## Job
Pick out each line of the records in which the word "joints" appears.

## Exercise data
-------------------------

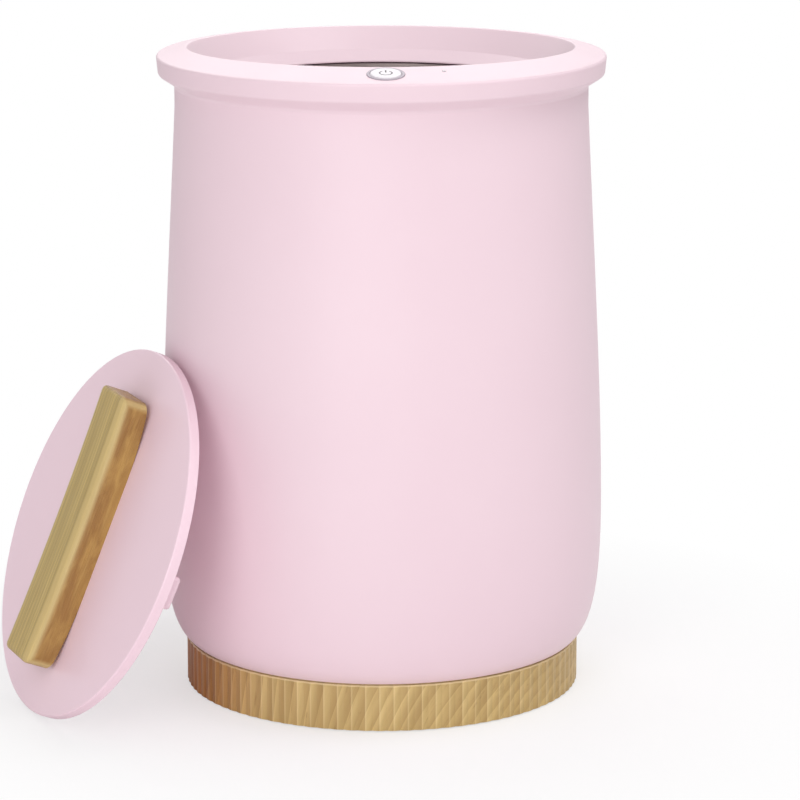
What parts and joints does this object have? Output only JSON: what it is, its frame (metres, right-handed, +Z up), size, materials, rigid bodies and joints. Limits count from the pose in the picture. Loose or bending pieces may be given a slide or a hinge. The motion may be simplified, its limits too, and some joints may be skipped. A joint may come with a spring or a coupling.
{
  "type": "towel warmer bucket",
  "caption": "Electric bucket that warms towels: flared rim with a sloping control panel, metal inner pot, reeded wooden foot ring and a lid with a wooden bar handle, taken off.",
  "frame": {"origin": "underside of the middle foot, on the floor under the bucket's axis", "axes": "+Z up the bucket's axis, -Y towards the control panel, +X to the right seen from the front"},
  "size_m": [0.4114, 0.3366, 0.4365],
  "materials": {
    "pink_plastic": "satin moulded plastic",
    "lid_plastic": "satin moulded plastic",
    "pot_metal": "spun, satin",
    "ring_wood": "reeded, clear satin lacquer",
    "handle_wood": "sanded, clear satin lacquer",
    "button_white": "moulded, satin gloss",
    "bezel_plastic": "satin gloss",
    "symbol_grey": "moulded in",
    "dark_plastic": "fine grain",
    "lens_plastic": "smoked, clear",
    "screw_steel": "zinc plated",
    "strap_steel": "rolled",
    "cast_heater": "cast, plain",
    "brass_pins": "nickel bright",
    "black_rubber": "plain",
    "silicone": "plain",
    "felt": "needled",
    "film": "amber film",
    "lid_foam": "closed-cell foam",
    "board_green": "lacquered board",
    "part_black": "moulded",
    "part_blue": "moulded",
    "core_steel": "stacked sheets",
    "can_aluminium": "sleeved can",
    "ceramic": "glazed",
    "lead_white": "sheathed lead",
    "lead_black": "sheathed lead",
    "plug_cream": "moulded"
  },
  "bodies": {
    "bucket": {"outer_shell": "pink_plastic", "top_collar": "pink_plastic", "collar_screws": "screw_steel", "inner_pot": "pot_metal", "pot_gasket": "silicone", "pot_screws": "screw_steel", "heating_film": "film", "felt_wrap": "felt", "clamp_straps": "strap_steel", "bottom_heater": "cast_heater", "pot_cradle": "dark_plastic", "thermostat": "ceramic", "thermal_fuse": "ceramic", "button_bezel": "bezel_plastic", "tact_switch": "part_black", "indicator_lens": "lens_plastic", "status_led": "ceramic", "control_board": "board_green", "board_chip": "part_black", "board_plug": "plug_cream", "board_screws": "screw_steel", "base_ring": "ring_wood", "base_plate": "dark_plastic", "base_screws": "screw_steel", "feet": "black_rubber", "power_board": "board_green", "power_board_screws": "screw_steel", "relay": "part_blue", "smoothing_capacitor": "can_aluminium", "transformer": "core_steel", "terminal_block": "plug_cream", "mains_inlet": "dark_plastic", "inlet_pins": "brass_pins", "board_lead": "lead_white", "heater_lead": "lead_white", "inlet_lead": "lead_black"},
    "power_button": {"power_button": "button_white", "button_symbol": "symbol_grey", "switch_plunger": "part_black"},
    "lid": {"lid_cap": "lid_plastic", "lid_cover": "lid_plastic", "lid_foam": "lid_foam", "lid_screws": "screw_steel", "lid_handle": "handle_wood", "handle_screws": "screw_steel"}
  },
  "joints": [
    {"name": "button_press", "type": "slide", "parent": "bucket", "child": "power_button", "axis": [0, 0.185, -0.9827], "range_m": [0, 0.0012], "stiffness_N_per_m": 800, "springref_m": -0.0004},
    {"name": "lid_lift", "type": "slide", "parent": "bucket", "child": "lid", "axis": [-0.8444, -0.383, 0.3746], "range_m": [0, 0.25]}
  ]
}
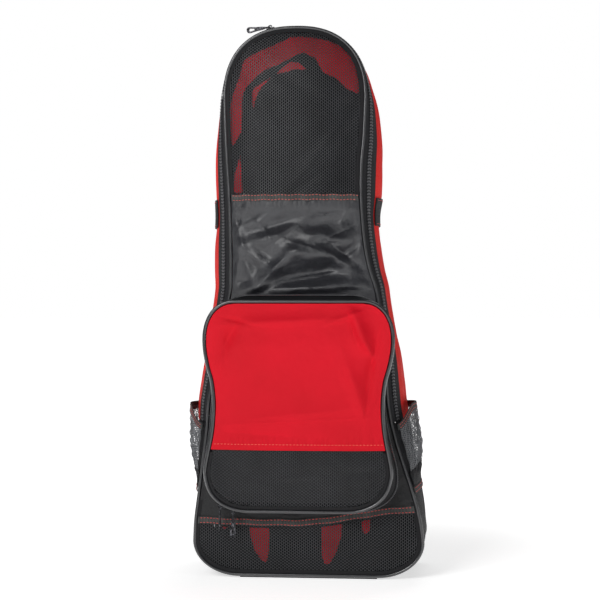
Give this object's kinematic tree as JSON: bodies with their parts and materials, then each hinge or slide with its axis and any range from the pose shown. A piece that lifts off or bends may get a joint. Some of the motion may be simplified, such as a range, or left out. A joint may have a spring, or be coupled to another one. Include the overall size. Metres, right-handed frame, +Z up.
{
  "type": "beach gear bag",
  "caption": "tall standing backpack for fins and beach gear, with a net window, an arched zip, a boxy zip pocket on its front, net side pockets and padded shoulder straps",
  "frame": {"origin": "middle of the flat bottom panel, on the face that the bag stands on", "axes": "+Z up along the bag's height, -Y out of its front, +X to the right as seen from the front"},
  "size_m": [0.3234, 0.2333, 0.739],
  "materials": {
    "nylon_black": "glossy coated nylon",
    "red_cloth": "woven polyester, red",
    "net_black": "coated open net",
    "piping_black": "smooth PVC piping",
    "ribbon_black": "grosgrain ribbon and webbing with red stitches",
    "zip_tape_black": "woven zip tape",
    "coil_black": "nylon zip coil",
    "lining_black": "dark lining with red areas",
    "padding_black": "padded cloth",
    "side_net_grey": "crinkled grey net",
    "slider_gunmetal": "dark plated zip hardware",
    "buckle_black": "moulded plastic"
  },
  "bodies": {
    "bag": {"front_piping": "piping_black", "back_piping": "piping_black", "pocket_piping": "piping_black", "window_mesh": "net_black", "base_mesh": "net_black", "pocket_mesh": "net_black", "window_lining": "lining_black", "base_lining": "lining_black", "window_band": "ribbon_black", "base_band": "ribbon_black", "yoke_back": "ribbon_black", "side_webbing_left": "ribbon_black", "side_webbing_right": "ribbon_black", "side_pocket_hem_left": "ribbon_black", "side_pocket_hem_right": "ribbon_black", "side_pocket_base_band_left": "ribbon_black", "side_pocket_base_band_right": "ribbon_black", "lower_webbing_left": "ribbon_black", "lower_webbing_right": "ribbon_black", "front_nylon": "nylon_black", "bottom_panel": "nylon_black", "pocket_gusset": "nylon_black", "base_side_left": "nylon_black", "base_side_right": "nylon_black", "zip_tape": "zip_tape_black", "zip_coil": "coil_black", "pocket_zip_coil": "coil_black", "side_panel": "red_cloth", "pocket_front": "red_cloth", "back_panel": "padding_black", "shoulder_strap_left": "padding_black", "shoulder_strap_right": "padding_black", "side_pocket_left": "side_net_grey", "side_pocket_right": "side_net_grey", "strap_adjuster_left": "buckle_black", "strap_adjuster_right": "buckle_black", "main_slider": "slider_gunmetal", "pocket_slider_a": "slider_gunmetal", "pocket_slider_b": "slider_gunmetal"},
    "main_pull": {"main_pull": "slider_gunmetal"},
    "pocket_pull_a": {"pocket_pull_a": "slider_gunmetal"},
    "pocket_pull_b": {"pocket_pull_b": "slider_gunmetal"}
  },
  "joints": [
    {"name": "main_pull_hinge", "type": "hinge", "parent": "bag", "child": "main_pull", "pos_m": [-0.04282, -0.04632, 0.73603], "axis": [0, 1, 0], "range_deg": [0, 150]},
    {"name": "pocket_pull_a_hinge", "type": "hinge", "parent": "bag", "child": "pocket_pull_a", "pos_m": [-0.10199, -0.10947, 0.09627], "axis": [0, 1, 0], "range_deg": [-10, 100]},
    {"name": "pocket_pull_b_hinge", "type": "hinge", "parent": "bag", "child": "pocket_pull_b", "pos_m": [-0.08461, -0.11077, 0.08966], "axis": [0, 1, 0], "range_deg": [-70, 10]}
  ]
}
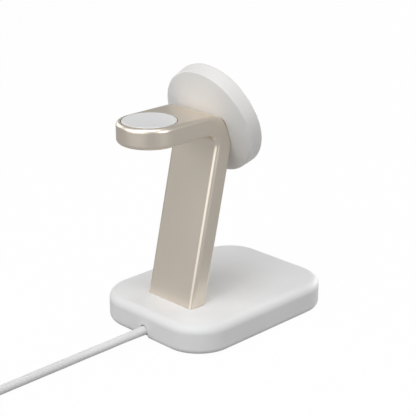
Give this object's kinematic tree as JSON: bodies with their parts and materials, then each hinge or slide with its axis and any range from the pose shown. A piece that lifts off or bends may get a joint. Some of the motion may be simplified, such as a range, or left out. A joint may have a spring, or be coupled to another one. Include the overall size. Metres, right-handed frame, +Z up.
{
  "type": "wireless charging stand",
  "caption": "Free-standing charging stand: flat base, bent metal arm with a round phone head in front and a watch puck in its rear end, captive cable.",
  "frame": {"origin": "centre of the base's underside, on the surface that the stand rests on", "axes": "+Z up, -Y towards the user (the phone face), +Y to the back, where the watch arm and the cable are"},
  "size_m": [0.1294, 0.2823, 0.1434],
  "materials": {
    "base_white": "fine matt moulded plastic",
    "plate_plastic": "moulded plastic",
    "foot_rubber": "matt rubber",
    "ballast_steel": "plain sheet steel",
    "screw_steel": "zinc-plated steel",
    "board": "glass-fibre board with a green mask",
    "copper": "enamelled copper wire",
    "ferrite": "sintered ferrite",
    "bush_rubber": "matt rubber",
    "lead_red": "insulated wire",
    "lead_black": "insulated lead",
    "arm_metal": "satin champagne anodised",
    "head_white": "fine matt moulded plastic",
    "soft_face": "soft matt silicone",
    "magnet": "nickel-plated magnet",
    "puck_white": "smooth plastic",
    "cord_grey": "smooth jacket",
    "plug_white": "smooth plastic",
    "plug_metal": "nickel-plated steel"
  },
  "bodies": {
    "root": {"base_shell": "base_white", "base_plate": "plate_plastic", "foot_pad": "foot_rubber", "ballast": "ballast_steel", "plate_screws": "screw_steel", "base_board": "board", "board_screws": "screw_steel", "pad_coil": "copper", "pad_ferrite": "ferrite", "cable_bush": "bush_rubber", "power_lead": "lead_red", "stand_arm": "arm_metal", "arm_bolts": "screw_steel", "phone_lead": "lead_black", "watch_lead": "lead_black", "head_shell": "head_white", "head_face": "soft_face", "magnet_ring": "magnet", "shunt_ring": "ballast_steel", "phone_coil": "copper", "phone_ferrite": "ferrite", "coil_tray": "plate_plastic", "head_board": "board", "head_screws": "screw_steel", "watch_cap": "puck_white", "watch_base": "plate_plastic", "watch_coil": "copper", "watch_ferrite": "ferrite", "watch_magnet": "magnet", "cable_run": "cord_grey", "cable_coil": "cord_grey", "cable_tail": "cord_grey", "plug_grip": "plug_white", "plug_shell": "plug_metal"}
  },
  "joints": []
}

-------------------------

## The completed task
What parts and joints does this object have? Output only JSON: what it is, its frame (metres, right-handed, +Z up), size, materials, rigid bodies and joints. Limits count from the pose in the picture. Loose or bending pieces may be given a slide or a hinge. The motion may be simplified, its limits too, and some joints may be skipped. A joint may come with a spring or a coupling.
  "joints": [
  "joints": [
  "joints": []